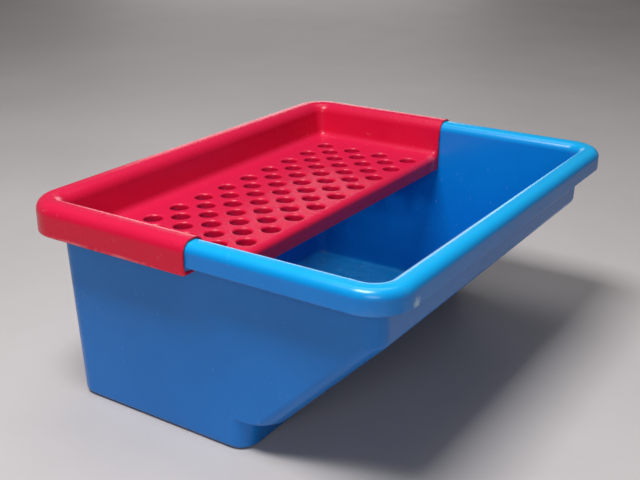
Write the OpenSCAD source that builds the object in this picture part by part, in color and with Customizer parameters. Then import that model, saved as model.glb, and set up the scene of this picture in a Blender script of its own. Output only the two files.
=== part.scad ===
// Soaking tub for flat mops with a drip tray that caps the deep half of its rim.
// +Z is up, +Y runs along the long side of the rim and +X points to the end with the ramp.
// The origin is on the floor, under the middle of the assembled object. Millimetres.

/* [Rim] */
// Length of the rim, along Y
rim_length = 500; // [460:5:540]
// Width of the rim from the deep end to the ramp end, along X
rim_width = 400; // [360:5:440]
// Height of the rim above the floor
rim_height = 207; // [190:1:230]
// Outer radius of the rim's four corners
rim_corner = 38; // [38:1:45]
// Width of the rim from its outer skirt to the inside of the wall
rim_band = 24; // [23:0.5:24.5]
// Radius of the roll on the outer edge of the rim
outer_roll = 9; // [7:0.5:10]
// Radius of the roll on the inner edge of the rim
inner_roll = 10.5; // [8:0.5:12]
// Height of the rim's hanging skirt
skirt_height = 22; // [18:1:26]

/* [Tub] */
// Wall thickness of the tub
tub_wall = 3; // [2.5:0.25:3.5]
// Draft of the tub's walls, in degrees
wall_draft = 1.5; // [1:0.1:2]
// Drop of the short end wall from the rim top to the ramp
end_wall_drop = 61; // [55:1:70]
// Slope of the ramp from the horizontal, in degrees
ramp_angle = 45.5; // [42:0.5:50]
// Height of the ledge between the ramp and the foot
ledge_height = 35; // [28:1:40]
// Distance from the deep end of the rim to the end of the foot
foot_reach = 240; // [220:1:250]
// Radius of the edge round the underside of the foot
foot_edge = 6; // [5:0.5:8]

/* [Drip tray] */
// Wall thickness of the tray
tray_wall = 2; // [1.6:0.1:2.5]
// Gap between the tray's cap and the tub's rim
cap_gap = 0.3; // [0.2:0.05:0.5]
// Distance from the deep end of the rim to the tray's free edge
tray_reach = 201; // [190:1:215]
// Depth of the tray's floor under the rim top
tray_depth = 38; // [34:1:42]
// Depth of the tray cap's outer skirt under the rim top
tray_skirt = 29; // [26:1:32]
// Height of the lip that hangs from the free edge of the floor
lip_height = 19; // [12:1:24]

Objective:
Quote verbatim the opening lines of the listing above, ending with the line where "assembled object. Millimetres." appears; include both endpoints and nothing more.

The completed task:
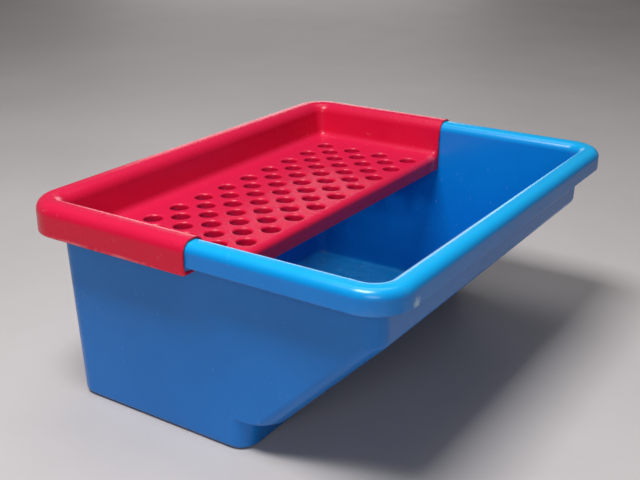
Write the OpenSCAD source that builds the object in this picture part by part, in color and with Customizer parameters. Then import that model, saved as model.glb, and set up the scene of this picture in a Blender script of its own. Output only the two files.
=== part.scad ===
// Soaking tub for flat mops with a drip tray that caps the deep half of its rim.
// +Z is up, +Y runs along the long side of the rim and +X points to the end with the ramp.
// The origin is on the floor, under the middle of the assembled object. Millimetres.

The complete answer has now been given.